Provided data >>
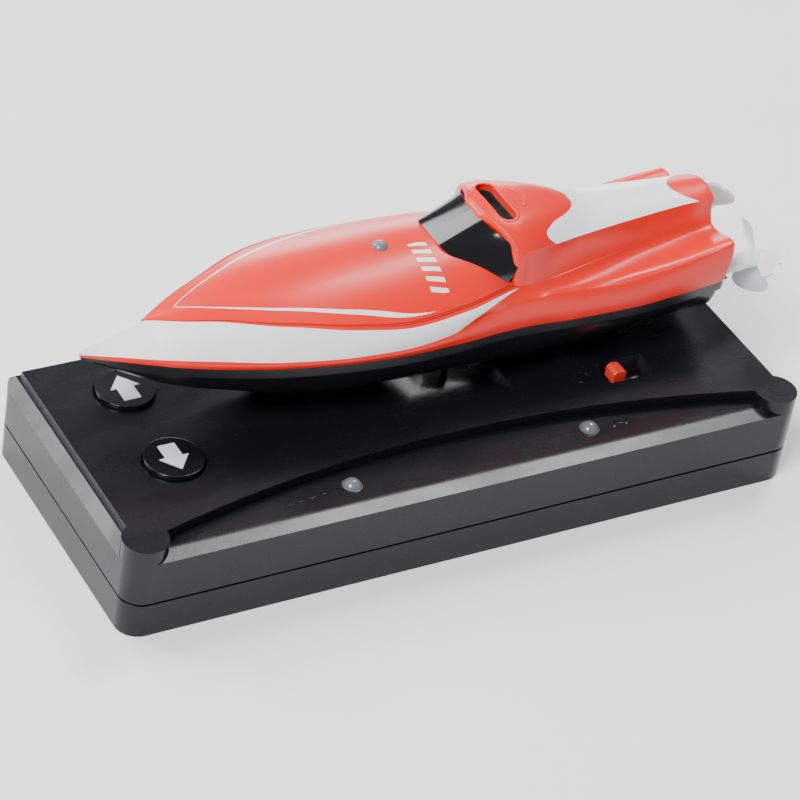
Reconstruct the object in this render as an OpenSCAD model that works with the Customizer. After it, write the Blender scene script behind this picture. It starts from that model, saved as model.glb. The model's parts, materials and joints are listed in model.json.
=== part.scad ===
// Mini radio-controlled boat resting on its hand-held transmitter, which is also its charging base.
// Origin: centre of the transmitter's underside. +X towards the stern, -Y towards the user, +Z up.

/* [Transmitter case] */
// Length of the case
case_l = 136; // [134:1:140]
// Width of the case
case_w = 55.5; // [54.5:0.5:58]
// Height of the top plate
case_h = 18.6; // [18.4:0.1:19]
// Radius of the upright corners
corner_r = 4.1; // [3:0.1:5]
// Height of the parting line between the two shells
parting_z = 7.05; // [6:0.05:8]
// Wall thickness of both shells
wall = 1.6; // [1.4:0.1:1.8]
// Step from the top plate down to the front ledge
ledge_drop = 2.2; // [1.8:0.1:2.4]

/* [Controls] */
// Diameter of each push button
button_d = 10.7; // [9.5:0.1:11]
// Height of a button above the top plate
button_proud = 1.0; // [0.9:0.1:1.4]
// Travel of a button
button_travel = 0.8; // [0.5:0.1:0.8]
// Diameter of the two signal lamps
lamp_d = 3.7; // [3:0.1:4]
// Travel of the power switch
switch_travel = 4.2; // [3.5:0.1:4.4]

/* [Boat] */
// Distance of the boat's centre plane behind the middle of the case
boat_y = 7.25; // [6.5:0.25:8]
// Skin thickness of the hull and the deck
skin = 1.2; // [1:0.1:1.3]
// Thickness of the seal between hull and deck
seal_t = 0.4; // [0.2:0.1:0.6]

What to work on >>
Extract every line above exactly as it stands.

Answer in full >>
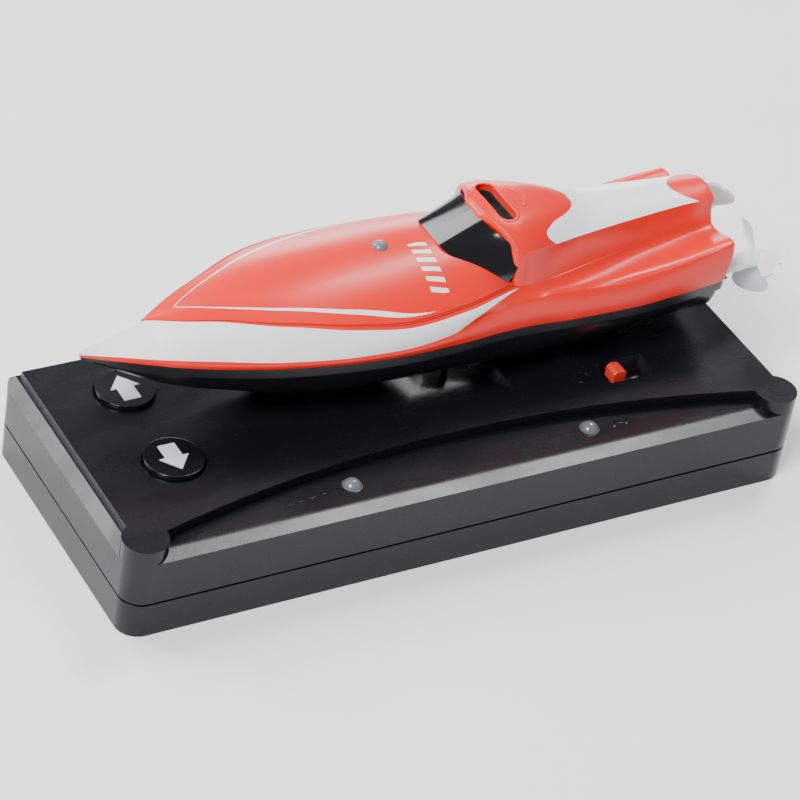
Reconstruct the object in this render as an OpenSCAD model that works with the Customizer. After it, write the Blender scene script behind this picture. It starts from that model, saved as model.glb. The model's parts, materials and joints are listed in model.json.
=== part.scad ===
// Mini radio-controlled boat resting on its hand-held transmitter, which is also its charging base.
// Origin: centre of the transmitter's underside. +X towards the stern, -Y towards the user, +Z up.

/* [Transmitter case] */
// Length of the case
case_l = 136; // [134:1:140]
// Width of the case
case_w = 55.5; // [54.5:0.5:58]
// Height of the top plate
case_h = 18.6; // [18.4:0.1:19]
// Radius of the upright corners
corner_r = 4.1; // [3:0.1:5]
// Height of the parting line between the two shells
parting_z = 7.05; // [6:0.05:8]
// Wall thickness of both shells
wall = 1.6; // [1.4:0.1:1.8]
// Step from the top plate down to the front ledge
ledge_drop = 2.2; // [1.8:0.1:2.4]

/* [Controls] */
// Diameter of each push button
button_d = 10.7; // [9.5:0.1:11]
// Height of a button above the top plate
button_proud = 1.0; // [0.9:0.1:1.4]
// Travel of a button
button_travel = 0.8; // [0.5:0.1:0.8]
// Diameter of the two signal lamps
lamp_d = 3.7; // [3:0.1:4]
// Travel of the power switch
switch_travel = 4.2; // [3.5:0.1:4.4]

/* [Boat] */
// Distance of the boat's centre plane behind the middle of the case
boat_y = 7.25; // [6.5:0.25:8]
// Skin thickness of the hull and the deck
skin = 1.2; // [1:0.1:1.3]
// Thickness of the seal between hull and deck
seal_t = 0.4; // [0.2:0.1:0.6]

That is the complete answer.